## Exercise brief
Repeat every line below exactly as it reads.
>> START
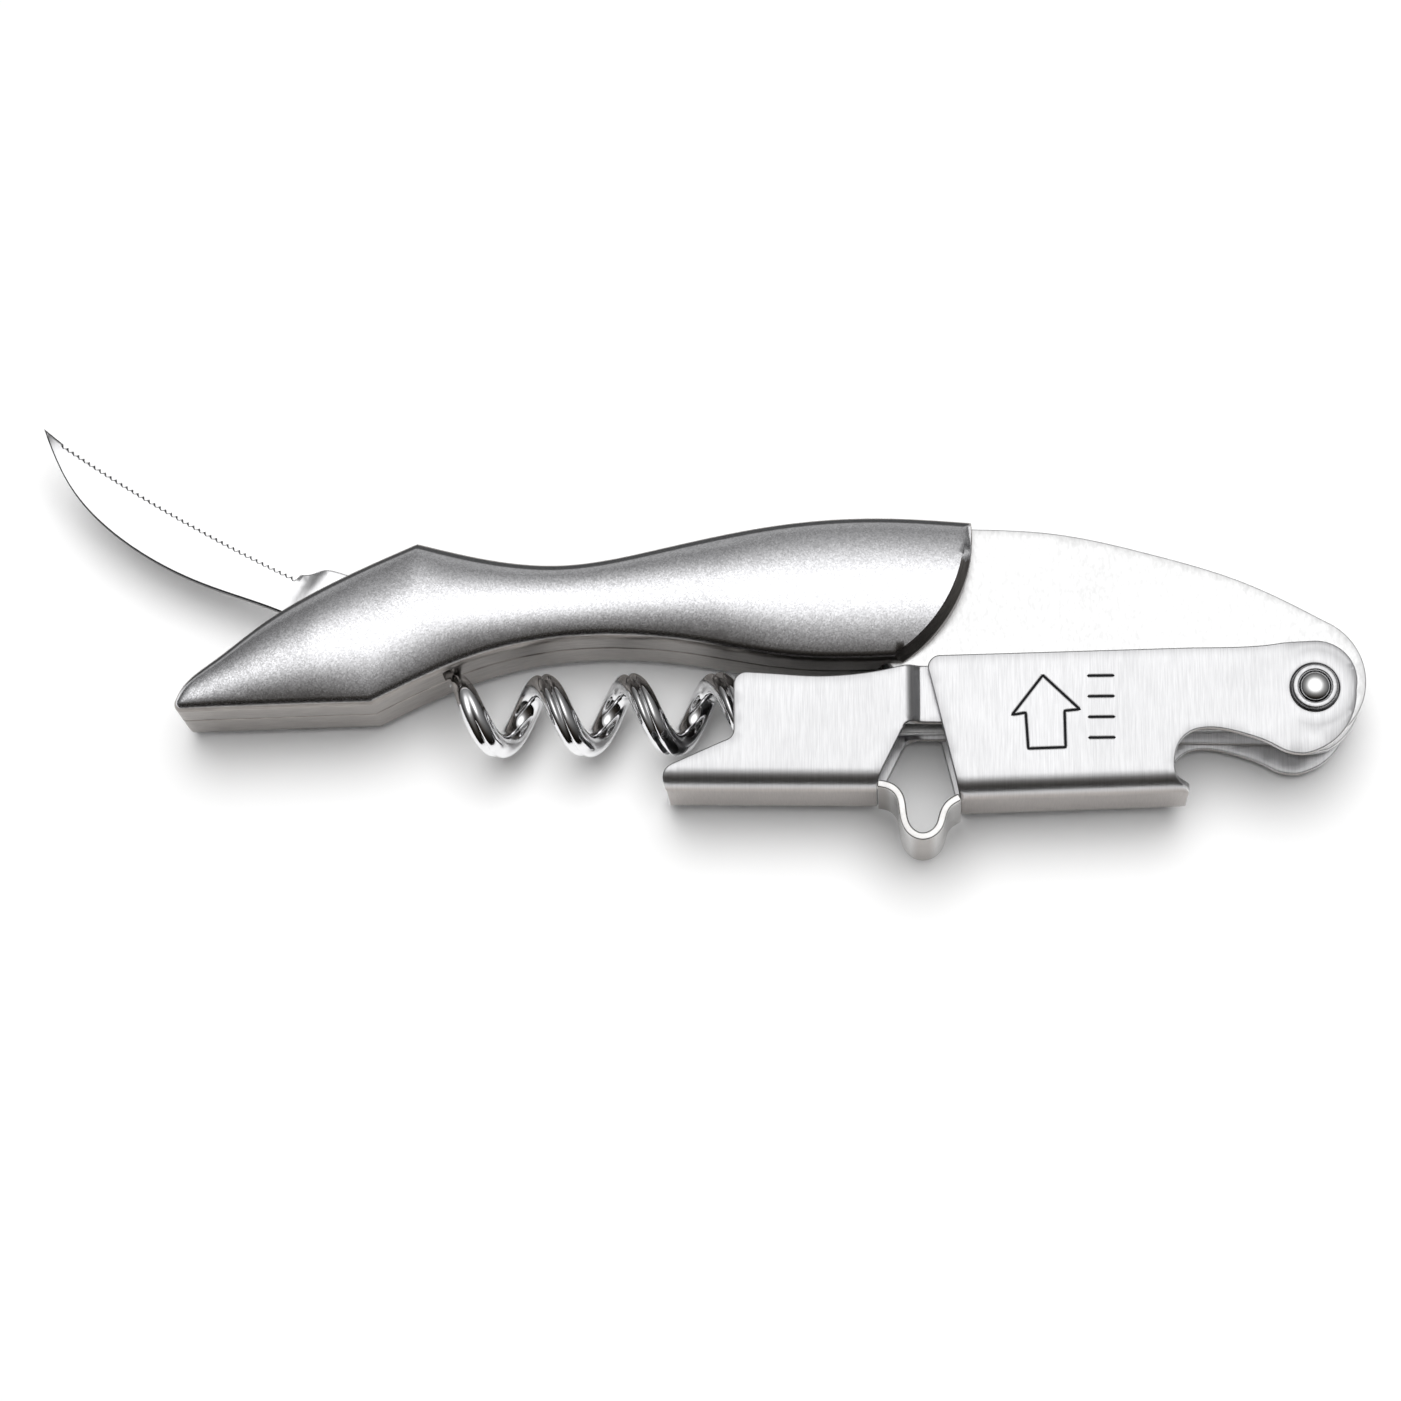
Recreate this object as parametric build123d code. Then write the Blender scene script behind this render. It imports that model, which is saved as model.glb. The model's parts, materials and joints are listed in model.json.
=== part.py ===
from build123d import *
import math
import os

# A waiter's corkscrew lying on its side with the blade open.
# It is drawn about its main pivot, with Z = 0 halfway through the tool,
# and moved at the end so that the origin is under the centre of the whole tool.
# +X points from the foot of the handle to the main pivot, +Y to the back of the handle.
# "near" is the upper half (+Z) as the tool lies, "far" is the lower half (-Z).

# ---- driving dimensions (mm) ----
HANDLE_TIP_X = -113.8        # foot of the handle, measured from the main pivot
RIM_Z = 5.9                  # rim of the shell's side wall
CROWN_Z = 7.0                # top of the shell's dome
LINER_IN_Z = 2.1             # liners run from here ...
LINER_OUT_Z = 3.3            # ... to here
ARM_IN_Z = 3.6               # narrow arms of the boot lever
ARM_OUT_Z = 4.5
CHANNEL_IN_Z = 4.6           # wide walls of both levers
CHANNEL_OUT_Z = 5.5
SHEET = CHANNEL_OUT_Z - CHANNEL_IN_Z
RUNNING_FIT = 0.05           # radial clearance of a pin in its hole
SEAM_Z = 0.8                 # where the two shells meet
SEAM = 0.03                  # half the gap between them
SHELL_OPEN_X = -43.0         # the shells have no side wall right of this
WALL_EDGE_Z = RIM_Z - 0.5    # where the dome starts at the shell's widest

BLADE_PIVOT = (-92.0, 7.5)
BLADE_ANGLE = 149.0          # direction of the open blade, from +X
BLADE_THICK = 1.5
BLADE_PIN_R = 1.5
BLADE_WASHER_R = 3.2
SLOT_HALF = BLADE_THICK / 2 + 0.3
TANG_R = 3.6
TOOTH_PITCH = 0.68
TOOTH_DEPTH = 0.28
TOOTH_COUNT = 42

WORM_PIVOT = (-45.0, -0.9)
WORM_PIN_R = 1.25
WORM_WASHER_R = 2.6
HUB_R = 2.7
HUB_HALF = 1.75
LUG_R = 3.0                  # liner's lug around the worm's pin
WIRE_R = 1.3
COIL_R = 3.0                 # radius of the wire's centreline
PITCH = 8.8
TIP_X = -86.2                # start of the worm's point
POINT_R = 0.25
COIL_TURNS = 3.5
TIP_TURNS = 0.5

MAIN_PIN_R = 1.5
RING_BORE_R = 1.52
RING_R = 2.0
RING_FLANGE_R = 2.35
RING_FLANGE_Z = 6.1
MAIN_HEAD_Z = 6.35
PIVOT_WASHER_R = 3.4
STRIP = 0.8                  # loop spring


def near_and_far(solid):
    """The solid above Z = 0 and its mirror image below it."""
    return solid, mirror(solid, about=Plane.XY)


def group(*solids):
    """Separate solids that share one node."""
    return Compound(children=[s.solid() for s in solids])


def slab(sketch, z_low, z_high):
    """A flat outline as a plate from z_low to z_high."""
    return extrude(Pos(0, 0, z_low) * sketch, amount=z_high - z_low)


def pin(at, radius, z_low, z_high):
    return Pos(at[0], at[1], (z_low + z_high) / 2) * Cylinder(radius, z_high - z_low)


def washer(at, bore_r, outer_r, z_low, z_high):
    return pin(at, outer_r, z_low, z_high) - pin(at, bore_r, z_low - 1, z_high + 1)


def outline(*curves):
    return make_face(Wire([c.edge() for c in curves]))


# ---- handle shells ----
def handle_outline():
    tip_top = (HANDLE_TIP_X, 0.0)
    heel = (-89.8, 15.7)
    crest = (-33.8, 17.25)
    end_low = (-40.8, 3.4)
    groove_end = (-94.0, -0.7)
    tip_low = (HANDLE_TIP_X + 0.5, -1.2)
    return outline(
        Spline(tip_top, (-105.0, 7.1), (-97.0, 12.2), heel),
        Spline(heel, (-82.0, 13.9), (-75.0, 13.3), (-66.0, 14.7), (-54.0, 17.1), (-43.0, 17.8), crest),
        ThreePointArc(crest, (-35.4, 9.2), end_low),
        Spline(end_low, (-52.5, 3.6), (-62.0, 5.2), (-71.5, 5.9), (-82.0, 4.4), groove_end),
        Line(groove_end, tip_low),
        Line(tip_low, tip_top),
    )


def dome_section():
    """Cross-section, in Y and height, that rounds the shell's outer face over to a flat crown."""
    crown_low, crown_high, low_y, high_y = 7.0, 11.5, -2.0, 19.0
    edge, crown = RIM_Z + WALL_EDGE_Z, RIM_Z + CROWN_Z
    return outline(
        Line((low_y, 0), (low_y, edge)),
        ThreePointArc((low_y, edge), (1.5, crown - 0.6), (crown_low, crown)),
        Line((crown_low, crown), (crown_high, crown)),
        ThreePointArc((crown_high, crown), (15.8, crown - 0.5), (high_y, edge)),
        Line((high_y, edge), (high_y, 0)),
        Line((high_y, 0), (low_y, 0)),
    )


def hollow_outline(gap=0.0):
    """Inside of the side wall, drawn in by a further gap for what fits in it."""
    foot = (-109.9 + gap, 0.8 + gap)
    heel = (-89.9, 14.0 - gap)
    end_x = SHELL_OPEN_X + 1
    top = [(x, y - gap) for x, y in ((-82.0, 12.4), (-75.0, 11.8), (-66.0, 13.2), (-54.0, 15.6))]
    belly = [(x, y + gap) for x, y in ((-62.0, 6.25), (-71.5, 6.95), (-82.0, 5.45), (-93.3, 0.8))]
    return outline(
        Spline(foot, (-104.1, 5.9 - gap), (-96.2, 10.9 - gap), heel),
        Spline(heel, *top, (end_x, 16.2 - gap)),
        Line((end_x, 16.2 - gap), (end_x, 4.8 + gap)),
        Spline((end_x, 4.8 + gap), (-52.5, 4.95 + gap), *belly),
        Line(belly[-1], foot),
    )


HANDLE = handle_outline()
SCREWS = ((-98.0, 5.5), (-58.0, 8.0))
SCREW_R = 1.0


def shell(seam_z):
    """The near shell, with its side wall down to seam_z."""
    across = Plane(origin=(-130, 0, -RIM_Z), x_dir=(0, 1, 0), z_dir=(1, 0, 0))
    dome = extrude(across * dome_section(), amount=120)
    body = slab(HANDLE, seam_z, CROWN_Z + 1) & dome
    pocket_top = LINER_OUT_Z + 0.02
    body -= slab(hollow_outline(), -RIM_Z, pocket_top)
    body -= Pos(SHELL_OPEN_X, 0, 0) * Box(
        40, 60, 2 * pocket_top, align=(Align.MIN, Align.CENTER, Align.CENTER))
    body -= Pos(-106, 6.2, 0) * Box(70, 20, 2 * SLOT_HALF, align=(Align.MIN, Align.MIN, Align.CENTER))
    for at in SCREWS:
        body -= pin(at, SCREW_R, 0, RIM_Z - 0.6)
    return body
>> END
## Task answer
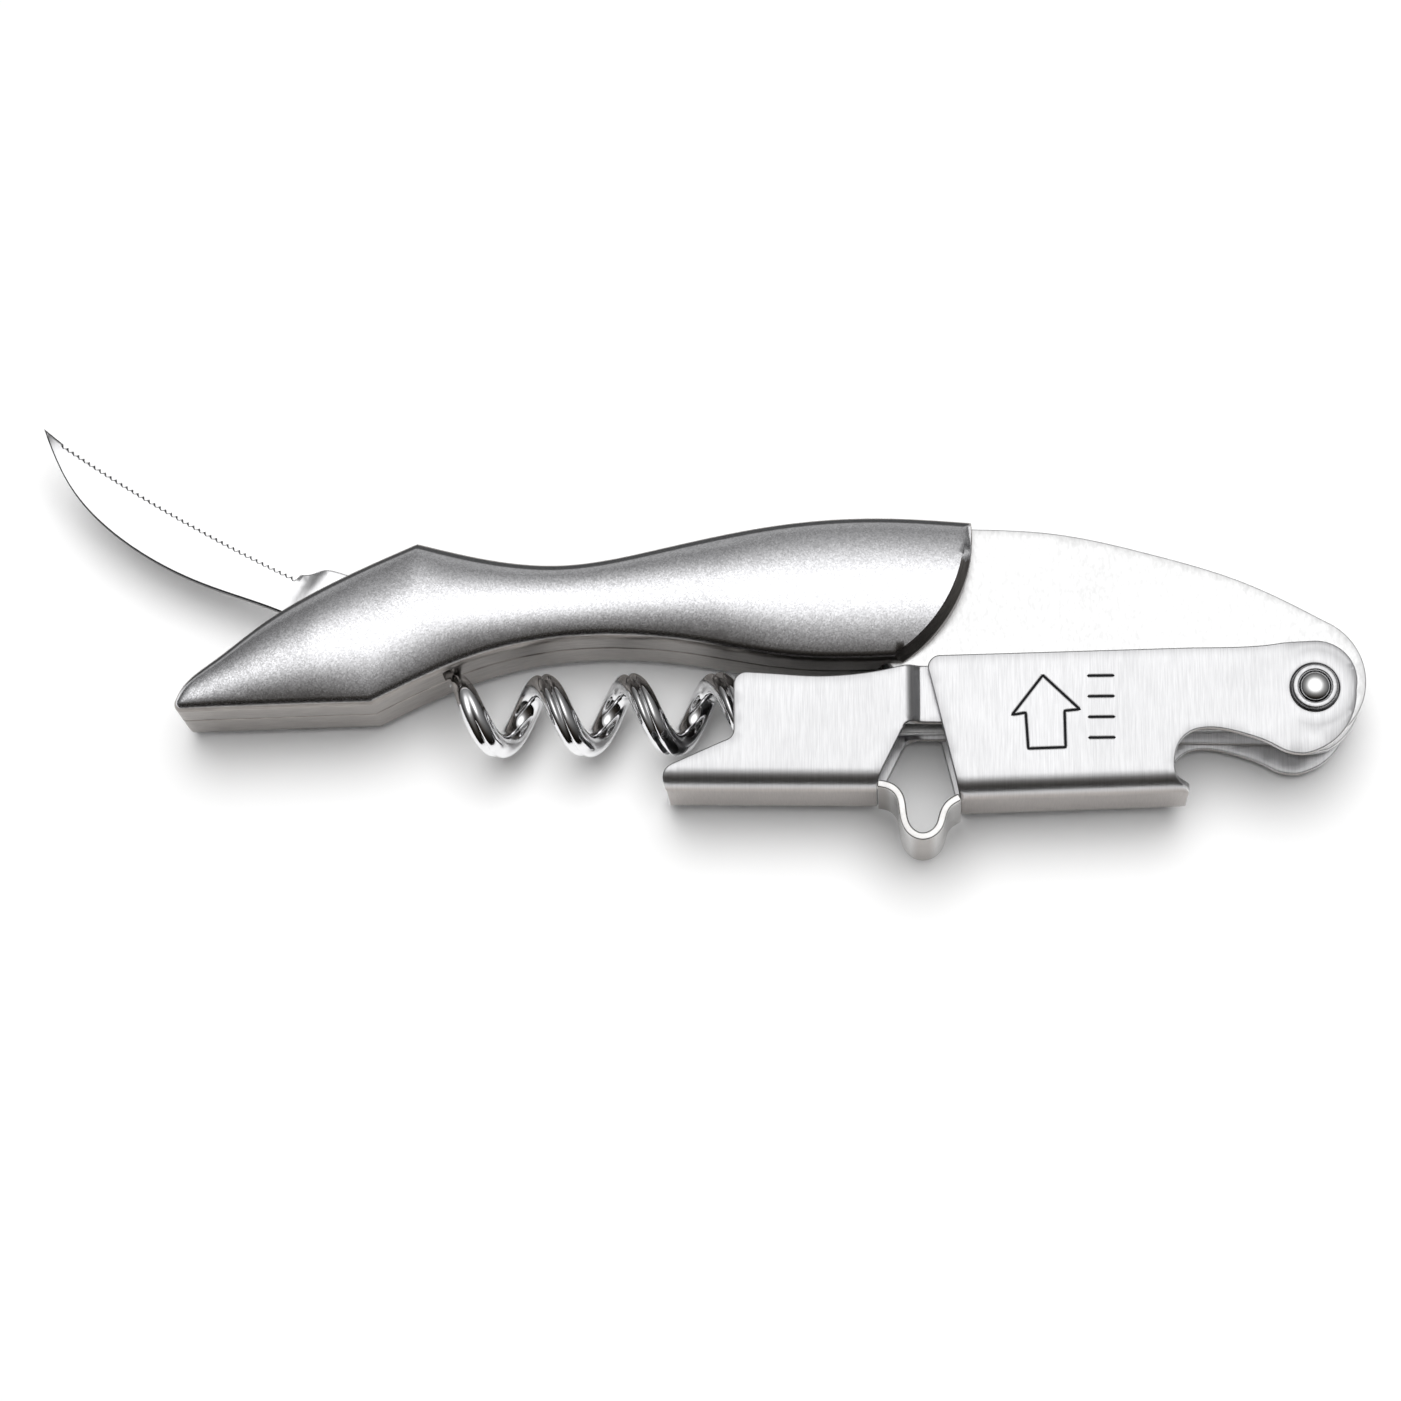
Recreate this object as parametric build123d code. Then write the Blender scene script behind this render. It imports that model, which is saved as model.glb. The model's parts, materials and joints are listed in model.json.
=== part.py ===
from build123d import *
import math
import os

# A waiter's corkscrew lying on its side with the blade open.
# It is drawn about its main pivot, with Z = 0 halfway through the tool,
# and moved at the end so that the origin is under the centre of the whole tool.
# +X points from the foot of the handle to the main pivot, +Y to the back of the handle.
# "near" is the upper half (+Z) as the tool lies, "far" is the lower half (-Z).

# ---- driving dimensions (mm) ----
HANDLE_TIP_X = -113.8        # foot of the handle, measured from the main pivot
RIM_Z = 5.9                  # rim of the shell's side wall
CROWN_Z = 7.0                # top of the shell's dome
LINER_IN_Z = 2.1             # liners run from here ...
LINER_OUT_Z = 3.3            # ... to here
ARM_IN_Z = 3.6               # narrow arms of the boot lever
ARM_OUT_Z = 4.5
CHANNEL_IN_Z = 4.6           # wide walls of both levers
CHANNEL_OUT_Z = 5.5
SHEET = CHANNEL_OUT_Z - CHANNEL_IN_Z
RUNNING_FIT = 0.05           # radial clearance of a pin in its hole
SEAM_Z = 0.8                 # where the two shells meet
SEAM = 0.03                  # half the gap between them
SHELL_OPEN_X = -43.0         # the shells have no side wall right of this
WALL_EDGE_Z = RIM_Z - 0.5    # where the dome starts at the shell's widest

BLADE_PIVOT = (-92.0, 7.5)
BLADE_ANGLE = 149.0          # direction of the open blade, from +X
BLADE_THICK = 1.5
BLADE_PIN_R = 1.5
BLADE_WASHER_R = 3.2
SLOT_HALF = BLADE_THICK / 2 + 0.3
TANG_R = 3.6
TOOTH_PITCH = 0.68
TOOTH_DEPTH = 0.28
TOOTH_COUNT = 42

WORM_PIVOT = (-45.0, -0.9)
WORM_PIN_R = 1.25
WORM_WASHER_R = 2.6
HUB_R = 2.7
HUB_HALF = 1.75
LUG_R = 3.0                  # liner's lug around the worm's pin
WIRE_R = 1.3
COIL_R = 3.0                 # radius of the wire's centreline
PITCH = 8.8
TIP_X = -86.2                # start of the worm's point
POINT_R = 0.25
COIL_TURNS = 3.5
TIP_TURNS = 0.5

MAIN_PIN_R = 1.5
RING_BORE_R = 1.52
RING_R = 2.0
RING_FLANGE_R = 2.35
RING_FLANGE_Z = 6.1
MAIN_HEAD_Z = 6.35
PIVOT_WASHER_R = 3.4
STRIP = 0.8                  # loop spring


def near_and_far(solid):
    """The solid above Z = 0 and its mirror image below it."""
    return solid, mirror(solid, about=Plane.XY)


def group(*solids):
    """Separate solids that share one node."""
    return Compound(children=[s.solid() for s in solids])


def slab(sketch, z_low, z_high):
    """A flat outline as a plate from z_low to z_high."""
    return extrude(Pos(0, 0, z_low) * sketch, amount=z_high - z_low)


def pin(at, radius, z_low, z_high):
    return Pos(at[0], at[1], (z_low + z_high) / 2) * Cylinder(radius, z_high - z_low)


def washer(at, bore_r, outer_r, z_low, z_high):
    return pin(at, outer_r, z_low, z_high) - pin(at, bore_r, z_low - 1, z_high + 1)


def outline(*curves):
    return make_face(Wire([c.edge() for c in curves]))


# ---- handle shells ----
def handle_outline():
    tip_top = (HANDLE_TIP_X, 0.0)
    heel = (-89.8, 15.7)
    crest = (-33.8, 17.25)
    end_low = (-40.8, 3.4)
    groove_end = (-94.0, -0.7)
    tip_low = (HANDLE_TIP_X + 0.5, -1.2)
    return outline(
        Spline(tip_top, (-105.0, 7.1), (-97.0, 12.2), heel),
        Spline(heel, (-82.0, 13.9), (-75.0, 13.3), (-66.0, 14.7), (-54.0, 17.1), (-43.0, 17.8), crest),
        ThreePointArc(crest, (-35.4, 9.2), end_low),
        Spline(end_low, (-52.5, 3.6), (-62.0, 5.2), (-71.5, 5.9), (-82.0, 4.4), groove_end),
        Line(groove_end, tip_low),
        Line(tip_low, tip_top),
    )


def dome_section():
    """Cross-section, in Y and height, that rounds the shell's outer face over to a flat crown."""
    crown_low, crown_high, low_y, high_y = 7.0, 11.5, -2.0, 19.0
    edge, crown = RIM_Z + WALL_EDGE_Z, RIM_Z + CROWN_Z
    return outline(
        Line((low_y, 0), (low_y, edge)),
        ThreePointArc((low_y, edge), (1.5, crown - 0.6), (crown_low, crown)),
        Line((crown_low, crown), (crown_high, crown)),
        ThreePointArc((crown_high, crown), (15.8, crown - 0.5), (high_y, edge)),
        Line((high_y, edge), (high_y, 0)),
        Line((high_y, 0), (low_y, 0)),
    )


def hollow_outline(gap=0.0):
    """Inside of the side wall, drawn in by a further gap for what fits in it."""
    foot = (-109.9 + gap, 0.8 + gap)
    heel = (-89.9, 14.0 - gap)
    end_x = SHELL_OPEN_X + 1
    top = [(x, y - gap) for x, y in ((-82.0, 12.4), (-75.0, 11.8), (-66.0, 13.2), (-54.0, 15.6))]
    belly = [(x, y + gap) for x, y in ((-62.0, 6.25), (-71.5, 6.95), (-82.0, 5.45), (-93.3, 0.8))]
    return outline(
        Spline(foot, (-104.1, 5.9 - gap), (-96.2, 10.9 - gap), heel),
        Spline(heel, *top, (end_x, 16.2 - gap)),
        Line((end_x, 16.2 - gap), (end_x, 4.8 + gap)),
        Spline((end_x, 4.8 + gap), (-52.5, 4.95 + gap), *belly),
        Line(belly[-1], foot),
    )


HANDLE = handle_outline()
SCREWS = ((-98.0, 5.5), (-58.0, 8.0))
SCREW_R = 1.0


def shell(seam_z):
    """The near shell, with its side wall down to seam_z."""
    across = Plane(origin=(-130, 0, -RIM_Z), x_dir=(0, 1, 0), z_dir=(1, 0, 0))
    dome = extrude(across * dome_section(), amount=120)
    body = slab(HANDLE, seam_z, CROWN_Z + 1) & dome
    pocket_top = LINER_OUT_Z + 0.02
    body -= slab(hollow_outline(), -RIM_Z, pocket_top)
    body -= Pos(SHELL_OPEN_X, 0, 0) * Box(
        40, 60, 2 * pocket_top, align=(Align.MIN, Align.CENTER, Align.CENTER))
    body -= Pos(-106, 6.2, 0) * Box(70, 20, 2 * SLOT_HALF, align=(Align.MIN, Align.MIN, Align.CENTER))
    for at in SCREWS:
        body -= pin(at, SCREW_R, 0, RIM_Z - 0.6)
    return body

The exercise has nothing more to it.